WRITTEN TASK
Reproduce all of the listing below without alteration.

GIVEN INFORMATION

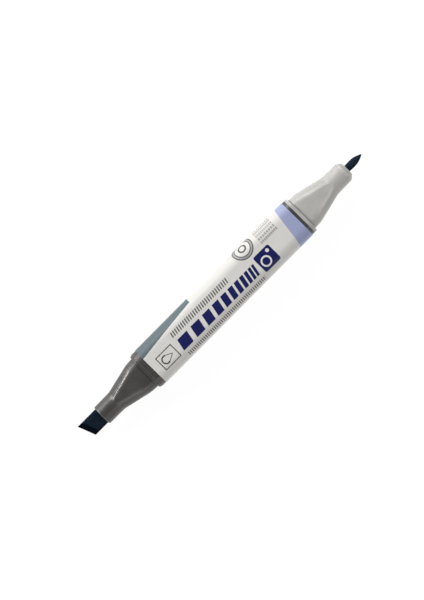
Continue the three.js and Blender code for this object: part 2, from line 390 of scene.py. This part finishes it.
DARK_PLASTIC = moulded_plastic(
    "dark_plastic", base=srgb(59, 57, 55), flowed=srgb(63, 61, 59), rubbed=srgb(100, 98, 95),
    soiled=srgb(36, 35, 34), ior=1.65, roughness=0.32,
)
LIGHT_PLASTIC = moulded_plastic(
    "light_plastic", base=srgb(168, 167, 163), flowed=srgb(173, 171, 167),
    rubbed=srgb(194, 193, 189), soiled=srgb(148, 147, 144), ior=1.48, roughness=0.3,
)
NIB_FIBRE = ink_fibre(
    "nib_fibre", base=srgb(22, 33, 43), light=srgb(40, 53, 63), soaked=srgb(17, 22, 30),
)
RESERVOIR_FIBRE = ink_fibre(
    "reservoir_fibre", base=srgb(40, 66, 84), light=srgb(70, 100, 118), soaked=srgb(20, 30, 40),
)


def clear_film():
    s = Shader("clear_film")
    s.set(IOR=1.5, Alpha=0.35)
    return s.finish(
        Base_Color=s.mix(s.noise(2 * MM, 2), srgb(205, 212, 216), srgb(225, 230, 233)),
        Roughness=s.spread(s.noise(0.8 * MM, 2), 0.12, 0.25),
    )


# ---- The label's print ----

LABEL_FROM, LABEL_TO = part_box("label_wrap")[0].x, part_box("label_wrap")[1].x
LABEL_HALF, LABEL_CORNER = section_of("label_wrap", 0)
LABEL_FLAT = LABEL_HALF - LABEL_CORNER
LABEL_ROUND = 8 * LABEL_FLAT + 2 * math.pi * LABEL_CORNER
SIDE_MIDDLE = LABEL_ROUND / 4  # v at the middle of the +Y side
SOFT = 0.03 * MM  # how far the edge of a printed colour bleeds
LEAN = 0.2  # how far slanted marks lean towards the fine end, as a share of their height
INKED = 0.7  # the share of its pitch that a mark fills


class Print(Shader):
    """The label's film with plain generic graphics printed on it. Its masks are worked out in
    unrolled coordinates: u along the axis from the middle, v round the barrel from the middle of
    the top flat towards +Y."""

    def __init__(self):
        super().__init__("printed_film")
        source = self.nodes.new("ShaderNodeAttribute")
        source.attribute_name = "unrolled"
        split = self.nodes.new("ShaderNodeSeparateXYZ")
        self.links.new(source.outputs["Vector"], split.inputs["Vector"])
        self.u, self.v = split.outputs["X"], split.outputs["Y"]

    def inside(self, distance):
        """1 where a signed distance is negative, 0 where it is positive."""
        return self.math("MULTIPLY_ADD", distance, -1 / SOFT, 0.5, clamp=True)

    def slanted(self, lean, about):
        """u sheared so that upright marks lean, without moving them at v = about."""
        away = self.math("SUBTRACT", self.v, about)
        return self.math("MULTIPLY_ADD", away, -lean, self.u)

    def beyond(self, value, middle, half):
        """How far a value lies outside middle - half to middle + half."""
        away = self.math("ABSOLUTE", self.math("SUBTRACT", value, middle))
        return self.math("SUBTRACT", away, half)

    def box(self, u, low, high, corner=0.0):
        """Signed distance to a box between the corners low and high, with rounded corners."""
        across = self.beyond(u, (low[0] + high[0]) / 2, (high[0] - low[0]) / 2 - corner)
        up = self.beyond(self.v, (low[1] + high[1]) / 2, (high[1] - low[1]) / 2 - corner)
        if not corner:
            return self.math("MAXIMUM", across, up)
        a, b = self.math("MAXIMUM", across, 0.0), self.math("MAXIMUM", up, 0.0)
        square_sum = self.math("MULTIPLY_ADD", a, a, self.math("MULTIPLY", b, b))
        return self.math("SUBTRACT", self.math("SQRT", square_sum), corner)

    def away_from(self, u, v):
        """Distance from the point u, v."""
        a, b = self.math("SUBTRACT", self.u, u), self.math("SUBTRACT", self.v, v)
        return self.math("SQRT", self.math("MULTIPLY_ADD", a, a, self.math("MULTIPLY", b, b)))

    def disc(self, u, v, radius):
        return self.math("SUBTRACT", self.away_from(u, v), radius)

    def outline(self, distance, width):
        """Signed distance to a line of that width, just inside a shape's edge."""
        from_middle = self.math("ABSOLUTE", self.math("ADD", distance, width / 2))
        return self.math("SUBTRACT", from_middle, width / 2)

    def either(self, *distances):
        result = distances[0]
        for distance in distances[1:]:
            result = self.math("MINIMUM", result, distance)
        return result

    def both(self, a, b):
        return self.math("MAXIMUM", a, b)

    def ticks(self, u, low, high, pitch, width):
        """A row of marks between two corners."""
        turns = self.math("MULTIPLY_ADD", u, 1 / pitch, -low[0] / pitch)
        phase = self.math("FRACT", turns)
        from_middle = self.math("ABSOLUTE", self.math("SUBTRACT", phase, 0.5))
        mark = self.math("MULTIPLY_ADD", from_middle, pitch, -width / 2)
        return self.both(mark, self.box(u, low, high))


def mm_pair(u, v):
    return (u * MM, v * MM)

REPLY
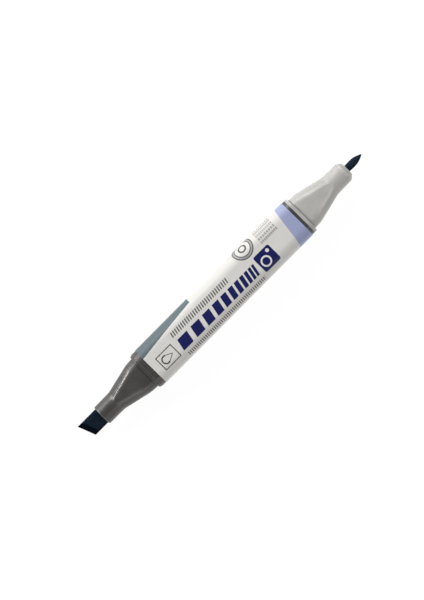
Continue the three.js and Blender code for this object: part 2, from line 390 of scene.py. This part finishes it.
DARK_PLASTIC = moulded_plastic(
    "dark_plastic", base=srgb(59, 57, 55), flowed=srgb(63, 61, 59), rubbed=srgb(100, 98, 95),
    soiled=srgb(36, 35, 34), ior=1.65, roughness=0.32,
)
LIGHT_PLASTIC = moulded_plastic(
    "light_plastic", base=srgb(168, 167, 163), flowed=srgb(173, 171, 167),
    rubbed=srgb(194, 193, 189), soiled=srgb(148, 147, 144), ior=1.48, roughness=0.3,
)
NIB_FIBRE = ink_fibre(
    "nib_fibre", base=srgb(22, 33, 43), light=srgb(40, 53, 63), soaked=srgb(17, 22, 30),
)
RESERVOIR_FIBRE = ink_fibre(
    "reservoir_fibre", base=srgb(40, 66, 84), light=srgb(70, 100, 118), soaked=srgb(20, 30, 40),
)


def clear_film():
    s = Shader("clear_film")
    s.set(IOR=1.5, Alpha=0.35)
    return s.finish(
        Base_Color=s.mix(s.noise(2 * MM, 2), srgb(205, 212, 216), srgb(225, 230, 233)),
        Roughness=s.spread(s.noise(0.8 * MM, 2), 0.12, 0.25),
    )


# ---- The label's print ----

LABEL_FROM, LABEL_TO = part_box("label_wrap")[0].x, part_box("label_wrap")[1].x
LABEL_HALF, LABEL_CORNER = section_of("label_wrap", 0)
LABEL_FLAT = LABEL_HALF - LABEL_CORNER
LABEL_ROUND = 8 * LABEL_FLAT + 2 * math.pi * LABEL_CORNER
SIDE_MIDDLE = LABEL_ROUND / 4  # v at the middle of the +Y side
SOFT = 0.03 * MM  # how far the edge of a printed colour bleeds
LEAN = 0.2  # how far slanted marks lean towards the fine end, as a share of their height
INKED = 0.7  # the share of its pitch that a mark fills


class Print(Shader):
    """The label's film with plain generic graphics printed on it. Its masks are worked out in
    unrolled coordinates: u along the axis from the middle, v round the barrel from the middle of
    the top flat towards +Y."""

    def __init__(self):
        super().__init__("printed_film")
        source = self.nodes.new("ShaderNodeAttribute")
        source.attribute_name = "unrolled"
        split = self.nodes.new("ShaderNodeSeparateXYZ")
        self.links.new(source.outputs["Vector"], split.inputs["Vector"])
        self.u, self.v = split.outputs["X"], split.outputs["Y"]

    def inside(self, distance):
        """1 where a signed distance is negative, 0 where it is positive."""
        return self.math("MULTIPLY_ADD", distance, -1 / SOFT, 0.5, clamp=True)

    def slanted(self, lean, about):
        """u sheared so that upright marks lean, without moving them at v = about."""
        away = self.math("SUBTRACT", self.v, about)
        return self.math("MULTIPLY_ADD", away, -lean, self.u)

    def beyond(self, value, middle, half):
        """How far a value lies outside middle - half to middle + half."""
        away = self.math("ABSOLUTE", self.math("SUBTRACT", value, middle))
        return self.math("SUBTRACT", away, half)

    def box(self, u, low, high, corner=0.0):
        """Signed distance to a box between the corners low and high, with rounded corners."""
        across = self.beyond(u, (low[0] + high[0]) / 2, (high[0] - low[0]) / 2 - corner)
        up = self.beyond(self.v, (low[1] + high[1]) / 2, (high[1] - low[1]) / 2 - corner)
        if not corner:
            return self.math("MAXIMUM", across, up)
        a, b = self.math("MAXIMUM", across, 0.0), self.math("MAXIMUM", up, 0.0)
        square_sum = self.math("MULTIPLY_ADD", a, a, self.math("MULTIPLY", b, b))
        return self.math("SUBTRACT", self.math("SQRT", square_sum), corner)

    def away_from(self, u, v):
        """Distance from the point u, v."""
        a, b = self.math("SUBTRACT", self.u, u), self.math("SUBTRACT", self.v, v)
        return self.math("SQRT", self.math("MULTIPLY_ADD", a, a, self.math("MULTIPLY", b, b)))

    def disc(self, u, v, radius):
        return self.math("SUBTRACT", self.away_from(u, v), radius)

    def outline(self, distance, width):
        """Signed distance to a line of that width, just inside a shape's edge."""
        from_middle = self.math("ABSOLUTE", self.math("ADD", distance, width / 2))
        return self.math("SUBTRACT", from_middle, width / 2)

    def either(self, *distances):
        result = distances[0]
        for distance in distances[1:]:
            result = self.math("MINIMUM", result, distance)
        return result

    def both(self, a, b):
        return self.math("MAXIMUM", a, b)

    def ticks(self, u, low, high, pitch, width):
        """A row of marks between two corners."""
        turns = self.math("MULTIPLY_ADD", u, 1 / pitch, -low[0] / pitch)
        phase = self.math("FRACT", turns)
        from_middle = self.math("ABSOLUTE", self.math("SUBTRACT", phase, 0.5))
        mark = self.math("MULTIPLY_ADD", from_middle, pitch, -width / 2)
        return self.both(mark, self.box(u, low, high))


def mm_pair(u, v):
    return (u * MM, v * MM)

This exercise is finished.